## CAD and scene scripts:
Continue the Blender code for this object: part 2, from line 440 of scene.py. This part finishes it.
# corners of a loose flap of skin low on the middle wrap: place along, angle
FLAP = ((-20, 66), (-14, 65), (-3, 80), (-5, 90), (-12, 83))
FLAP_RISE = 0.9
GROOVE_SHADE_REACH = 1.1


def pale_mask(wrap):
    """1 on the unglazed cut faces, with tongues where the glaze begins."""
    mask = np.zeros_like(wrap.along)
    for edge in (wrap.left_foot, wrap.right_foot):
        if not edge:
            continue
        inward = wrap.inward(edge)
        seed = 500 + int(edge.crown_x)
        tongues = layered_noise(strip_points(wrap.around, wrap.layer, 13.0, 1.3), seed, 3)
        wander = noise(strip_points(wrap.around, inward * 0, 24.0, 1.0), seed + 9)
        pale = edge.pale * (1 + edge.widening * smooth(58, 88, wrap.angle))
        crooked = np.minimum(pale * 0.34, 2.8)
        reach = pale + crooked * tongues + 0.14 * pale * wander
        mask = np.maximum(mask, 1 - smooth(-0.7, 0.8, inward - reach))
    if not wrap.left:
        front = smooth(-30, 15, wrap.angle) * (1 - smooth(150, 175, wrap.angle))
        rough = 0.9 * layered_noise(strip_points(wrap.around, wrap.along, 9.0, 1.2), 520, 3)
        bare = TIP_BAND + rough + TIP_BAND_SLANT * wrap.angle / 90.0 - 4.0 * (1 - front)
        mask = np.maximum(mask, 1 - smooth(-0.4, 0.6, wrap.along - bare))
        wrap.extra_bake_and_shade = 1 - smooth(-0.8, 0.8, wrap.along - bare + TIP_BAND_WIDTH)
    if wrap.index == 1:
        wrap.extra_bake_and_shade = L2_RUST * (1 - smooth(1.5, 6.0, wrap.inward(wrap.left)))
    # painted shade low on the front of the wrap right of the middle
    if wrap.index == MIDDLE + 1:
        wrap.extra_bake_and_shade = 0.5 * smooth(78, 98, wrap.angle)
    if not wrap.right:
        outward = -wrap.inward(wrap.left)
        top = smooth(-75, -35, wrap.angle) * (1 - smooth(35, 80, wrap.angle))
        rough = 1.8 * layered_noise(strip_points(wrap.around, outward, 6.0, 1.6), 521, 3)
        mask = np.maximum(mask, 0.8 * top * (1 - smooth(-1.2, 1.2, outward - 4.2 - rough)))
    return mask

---

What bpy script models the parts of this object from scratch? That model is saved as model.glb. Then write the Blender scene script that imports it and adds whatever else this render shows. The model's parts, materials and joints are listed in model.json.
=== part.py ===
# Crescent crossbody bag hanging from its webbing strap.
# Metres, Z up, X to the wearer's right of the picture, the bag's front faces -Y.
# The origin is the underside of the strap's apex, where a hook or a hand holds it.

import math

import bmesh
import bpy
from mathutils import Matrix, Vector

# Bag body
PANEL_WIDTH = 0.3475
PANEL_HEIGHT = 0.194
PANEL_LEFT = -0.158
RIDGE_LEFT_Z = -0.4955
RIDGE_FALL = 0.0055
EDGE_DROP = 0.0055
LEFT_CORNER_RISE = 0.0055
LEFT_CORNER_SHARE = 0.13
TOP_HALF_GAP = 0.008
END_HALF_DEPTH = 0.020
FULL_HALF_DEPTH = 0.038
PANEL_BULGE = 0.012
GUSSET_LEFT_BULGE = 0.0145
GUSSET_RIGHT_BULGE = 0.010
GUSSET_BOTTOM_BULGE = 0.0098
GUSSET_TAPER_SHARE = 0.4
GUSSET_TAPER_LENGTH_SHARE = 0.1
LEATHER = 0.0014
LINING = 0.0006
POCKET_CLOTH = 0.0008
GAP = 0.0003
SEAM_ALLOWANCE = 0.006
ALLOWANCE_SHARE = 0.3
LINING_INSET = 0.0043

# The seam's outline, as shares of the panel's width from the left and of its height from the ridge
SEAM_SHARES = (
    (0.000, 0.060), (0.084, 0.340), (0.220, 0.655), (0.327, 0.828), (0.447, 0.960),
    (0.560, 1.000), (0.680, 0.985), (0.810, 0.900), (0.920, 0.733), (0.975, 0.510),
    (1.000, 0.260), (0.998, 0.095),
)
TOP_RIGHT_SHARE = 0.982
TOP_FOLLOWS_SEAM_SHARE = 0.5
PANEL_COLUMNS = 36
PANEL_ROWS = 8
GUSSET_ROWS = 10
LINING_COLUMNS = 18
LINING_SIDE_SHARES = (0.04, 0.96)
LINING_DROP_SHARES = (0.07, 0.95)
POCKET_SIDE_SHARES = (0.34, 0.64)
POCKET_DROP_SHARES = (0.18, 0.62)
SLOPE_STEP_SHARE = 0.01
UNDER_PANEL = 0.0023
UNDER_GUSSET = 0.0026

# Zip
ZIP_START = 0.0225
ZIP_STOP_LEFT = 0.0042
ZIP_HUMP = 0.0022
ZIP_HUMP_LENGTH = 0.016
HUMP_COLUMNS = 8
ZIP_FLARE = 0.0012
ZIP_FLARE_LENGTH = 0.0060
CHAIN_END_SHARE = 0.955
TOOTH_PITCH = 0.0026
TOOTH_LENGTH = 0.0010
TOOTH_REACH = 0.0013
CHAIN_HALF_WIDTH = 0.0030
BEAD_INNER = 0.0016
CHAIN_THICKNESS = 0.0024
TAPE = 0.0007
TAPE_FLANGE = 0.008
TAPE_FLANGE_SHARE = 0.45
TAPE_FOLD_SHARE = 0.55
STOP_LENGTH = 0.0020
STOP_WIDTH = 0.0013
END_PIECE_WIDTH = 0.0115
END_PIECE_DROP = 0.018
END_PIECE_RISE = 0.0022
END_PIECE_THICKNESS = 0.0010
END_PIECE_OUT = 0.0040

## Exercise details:
Every line from the one containing "What bpy script" through the one containing "UNDER_GUSSET = 0.0026" is to be given again exactly, both ends included, and no line outside that range.

## Solution to the problem:
What bpy script models the parts of this object from scratch? That model is saved as model.glb. Then write the Blender scene script that imports it and adds whatever else this render shows. The model's parts, materials and joints are listed in model.json.
=== part.py ===
# Crescent crossbody bag hanging from its webbing strap.
# Metres, Z up, X to the wearer's right of the picture, the bag's front faces -Y.
# The origin is the underside of the strap's apex, where a hook or a hand holds it.

import math

import bmesh
import bpy
from mathutils import Matrix, Vector

# Bag body
PANEL_WIDTH = 0.3475
PANEL_HEIGHT = 0.194
PANEL_LEFT = -0.158
RIDGE_LEFT_Z = -0.4955
RIDGE_FALL = 0.0055
EDGE_DROP = 0.0055
LEFT_CORNER_RISE = 0.0055
LEFT_CORNER_SHARE = 0.13
TOP_HALF_GAP = 0.008
END_HALF_DEPTH = 0.020
FULL_HALF_DEPTH = 0.038
PANEL_BULGE = 0.012
GUSSET_LEFT_BULGE = 0.0145
GUSSET_RIGHT_BULGE = 0.010
GUSSET_BOTTOM_BULGE = 0.0098
GUSSET_TAPER_SHARE = 0.4
GUSSET_TAPER_LENGTH_SHARE = 0.1
LEATHER = 0.0014
LINING = 0.0006
POCKET_CLOTH = 0.0008
GAP = 0.0003
SEAM_ALLOWANCE = 0.006
ALLOWANCE_SHARE = 0.3
LINING_INSET = 0.0043

# The seam's outline, as shares of the panel's width from the left and of its height from the ridge
SEAM_SHARES = (
    (0.000, 0.060), (0.084, 0.340), (0.220, 0.655), (0.327, 0.828), (0.447, 0.960),
    (0.560, 1.000), (0.680, 0.985), (0.810, 0.900), (0.920, 0.733), (0.975, 0.510),
    (1.000, 0.260), (0.998, 0.095),
)
TOP_RIGHT_SHARE = 0.982
TOP_FOLLOWS_SEAM_SHARE = 0.5
PANEL_COLUMNS = 36
PANEL_ROWS = 8
GUSSET_ROWS = 10
LINING_COLUMNS = 18
LINING_SIDE_SHARES = (0.04, 0.96)
LINING_DROP_SHARES = (0.07, 0.95)
POCKET_SIDE_SHARES = (0.34, 0.64)
POCKET_DROP_SHARES = (0.18, 0.62)
SLOPE_STEP_SHARE = 0.01
UNDER_PANEL = 0.0023
UNDER_GUSSET = 0.0026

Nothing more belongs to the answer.